# Oestradiol



## Josie21 (Jan 28, 2003)

Dear Pater,
I hope you don't mind me troubling you for more advice/information. 
I have received my old (1999) GP results to pass to the new hospital and have been reading lots about test results. 
I noticed that on a Day 6 test, my FSH was good at 5.7 but my estradiol (whatever that is) was 267 (Day 6 also). I have read that although the FSH is good, the estradiol should not be over 75 on this day. Is this a sign that my eggs are knackered? I am 34 in April (so was 31 when the test was done). 
Many thanks, 
J

PS Have just had Day 4 FSH test, which came back as 7.6 but no estradiol test this time.


----------



## Josie21 (Jan 28, 2003)

Sorry about the slip of the keyboard - didn't mean to call you Dad! 
J


----------



## peter (Oct 2, 2002)

Dear Josie,

Oestradiol is the hormone produced by the follicles and the level you report is not significantly high.
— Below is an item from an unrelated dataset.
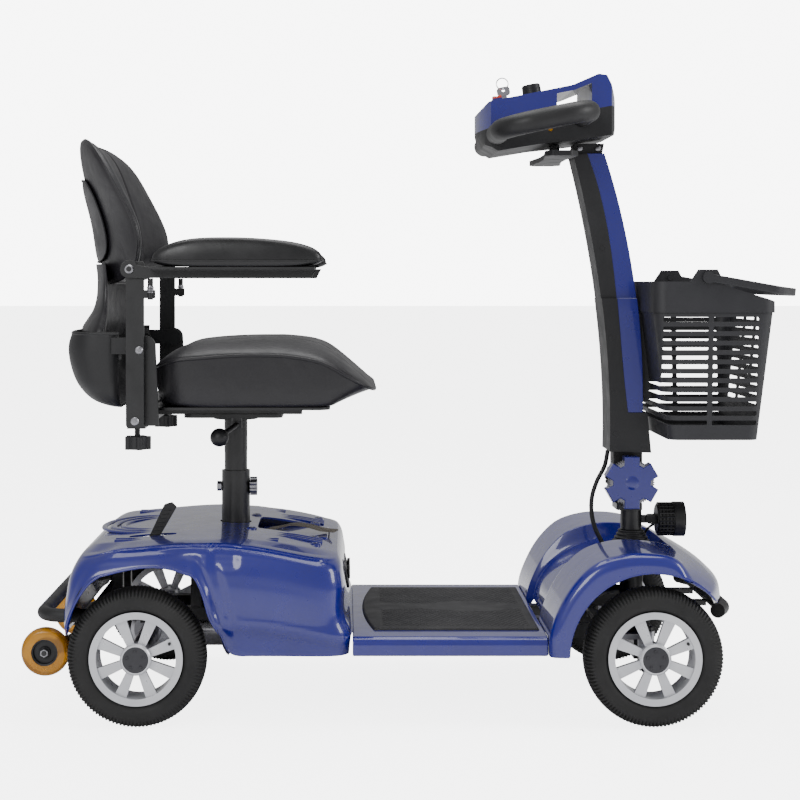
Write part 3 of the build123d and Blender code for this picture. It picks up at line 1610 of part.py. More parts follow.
# ================================================================ bumpers and anti-tip wheels
with BuildPart() as rear_bumper:
    with BuildLine():
        hoop = FilletPolyline(
            (-474, -bumper_half_width, bumper_z),
            (-547, -bumper_half_width, bumper_z),
            (-547, bumper_half_width, bumper_z),
            (-474, bumper_half_width, bumper_z),
            radius=34,
        )
    with BuildSketch(Plane(origin=hoop @ 0, z_dir=hoop % 0)):
        Circle(bumper_radius)
    sweep()
rear_bumper.part.label = "rear_bumper"
export_step(rear_bumper.part, "parts/rear_bumper.step")

with BuildPart() as front_bumper:
    with BuildLine():
        bow = FilletPolyline((448, -150, 152), (462, -120, 152), (462, 120, 152), (448, 150, 152), radius=40)
    with BuildSketch(Plane(origin=bow @ 0, z_dir=bow % 0)):
        Circle(11)
    sweep()
front_bumper.part.label = "front_bumper"
export_step(front_bumper.part, "parts/front_bumper.step")

anti_tip_x = rear_axle_x - anti_tip_reach
anti_tip_z = 92
with BuildPart() as anti_tip_arms:
    for side in (-1, 1):
        with BuildSketch(side_plane(side * (anti_tip_y - 17))):
            with BuildLine():
                Polyline(
                    (anti_tip_x, anti_tip_z - 12),
                    (-490, 100),
                    (rear_frame_end + 20, 104),
                    (rear_frame_end + 20, rear_rail_z),
                    (rear_frame_end, rear_rail_z),
                    (anti_tip_x, anti_tip_z + 12),
                    close=True,
                )
            make_face()
            with Locations((anti_tip_x, anti_tip_z)):
                Circle(13)
        extrude(amount=3, both=True)
        with BuildSketch(facing_out(anti_tip_x, side * (anti_tip_y - 17), anti_tip_z, side)):
            Circle(4)
        extrude(amount=34)
anti_tip_arms.part.label = "anti_tip_arms"
export_step(anti_tip_arms.part, "parts/anti_tip_arms.step")

for side_name, side in sides.items():
    with BuildPart() as anti_tip_wheel:
        with BuildSketch(facing_out(anti_tip_x, side * (anti_tip_y - 12), anti_tip_z, side)):
            Circle(anti_tip_radius)
            Circle(4 + running_gap, mode=Mode.SUBTRACT)
        extrude(amount=24)
        fillet(anti_tip_wheel.edges().filter_by(GeomType.CIRCLE).sort_by(SortBy.LENGTH)[-2:], 8)
    anti_tip_wheel.part.label = f"anti_tip_wheel_{side_name}"
    export_step(anti_tip_wheel.part, f"parts/anti_tip_wheel_{side_name}.step")

# ================================================================ freewheel lever
with BuildPart() as freewheel_lever:
    with BuildSketch(side_plane(freewheel_y)):
        with BuildLine():
            Polyline((-402, 240), (-391, 236), (-353, 302), (-360, 309), (-371, 306), close=True)
        make_face()
        with Locations((freewheel_x, freewheel_z)):
            Circle(7)
    extrude(amount=8, both=True)
    with BuildSketch(side_plane(freewheel_y)):
        with Locations((freewheel_x, freewheel_z)):
            Circle(3)
    extrude(amount=15, both=True)
freewheel_lever.part.label = "freewheel_lever"
export_step(freewheel_lever.part, "parts/freewheel_lever.step")

# ================================================================ cables
def bend_radii(points):
    """Radius for each corner of a route: 0.45 of the shorter run over the tangent of half the turn."""
    corners = [Vector(*point) for point in points]
    radii = []
    for before, corner, after in zip(corners, corners[1:], corners[2:]):
        half_turn = math.radians((corner - before).get_angle(after - corner)) / 2
        shorter_run = min((corner - before).length, (after - corner).length)
        radii.append(0.45 * shorter_run / math.tan(half_turn))
    return radii


tiller_cable_points = [
    (309, 0, 374.5),
    (304, 0, 350),
    (292, 0, 326),
    (284, 0, 300),
    (284, 0, 273),
    (290, 0, 250),
    (298, 0, 234),
    (303, 0, channel_top + 1.8),
]
lamp_cable_points = [
    (382.5, 15, 256),
    (377, 20, 251),
    (373, 27, 244),
    (372, 35, 236),
    (375, 42, channel_top + 2),
]
with BuildPart() as cables:
    for points, cable_radius in ((tiller_cable_points, 3.5), (lamp_cable_points, 2)):
        radii = bend_radii(points)
        print("cable radii", [round(radius) for radius in radii])
        with BuildLine():
            route = FilletPolyline(*points, radius=radii)
        with BuildSketch(Plane(origin=route @ 0, z_dir=route % 0)):
            Circle(cable_radius)
        sweep()
cables.part.label = "cables"
export_step(cables.part, "parts/cables.step")
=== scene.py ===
# %% Load the frame
import json
import math

import bmesh
import bpy
import numpy as np
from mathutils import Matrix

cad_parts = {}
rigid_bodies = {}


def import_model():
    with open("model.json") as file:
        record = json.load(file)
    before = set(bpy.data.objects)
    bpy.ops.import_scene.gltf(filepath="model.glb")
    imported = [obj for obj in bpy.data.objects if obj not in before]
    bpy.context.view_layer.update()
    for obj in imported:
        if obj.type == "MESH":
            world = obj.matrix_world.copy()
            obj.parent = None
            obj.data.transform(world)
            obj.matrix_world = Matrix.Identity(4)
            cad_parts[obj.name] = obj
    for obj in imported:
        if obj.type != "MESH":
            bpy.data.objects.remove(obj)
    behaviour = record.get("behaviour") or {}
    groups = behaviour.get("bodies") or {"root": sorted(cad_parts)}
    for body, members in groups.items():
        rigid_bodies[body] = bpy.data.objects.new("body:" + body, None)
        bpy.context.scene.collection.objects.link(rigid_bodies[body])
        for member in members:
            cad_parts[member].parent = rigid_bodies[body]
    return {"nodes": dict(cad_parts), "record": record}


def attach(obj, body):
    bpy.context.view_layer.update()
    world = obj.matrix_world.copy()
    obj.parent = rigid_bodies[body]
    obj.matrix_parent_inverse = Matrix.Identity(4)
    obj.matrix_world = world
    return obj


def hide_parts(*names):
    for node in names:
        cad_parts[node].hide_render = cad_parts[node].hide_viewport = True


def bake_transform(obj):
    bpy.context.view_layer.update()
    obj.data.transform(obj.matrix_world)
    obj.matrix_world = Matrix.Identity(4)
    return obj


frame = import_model()
nodes = frame["nodes"]
bodies = frame["record"]["behaviour"]["bodies"]
body_of_node = {node: body for body, members in bodies.items() for node in members}
slot_of_node = {row["node"]: row["material_slot"] for row in frame["record"]["subparts"]}
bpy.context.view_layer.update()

# %% [markdown]
# # Finishing a mobility scooter
# The frame holds every part of the scooter in its true place, as plain solids.
# This lesson gives each part its real surface: soft moulded edges, gloss paint,
# grained vinyl, tread and piping. All sizes below are in millimetres, +X is
# forward, +Y is the rider's left and +Z is up. Points become metres only when
# they enter a mesh, so the numbers can be checked with a ruler on a real scooter.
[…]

The FSH is more important at ths time and yours is perfectly normal.

Hope this helps!

Peter



Josie21 said:


> Dear Pater,
> I hope you don't mind me troubling you for more advice/information.
> I have received my old (1999) GP results to pass to the new hospital and have been reading lots about test results.
> I noticed that on a Day 6 test, my FSH was good at 5.7 but my estradiol (whatever that is) was 267 (Day 6 also). I have read that although the FSH is good, the estradiol should not be over 75 on this day. Is this a sign that my eggs are knackered? I am 34 in April (so was 31 when the test was done).
> ...


----------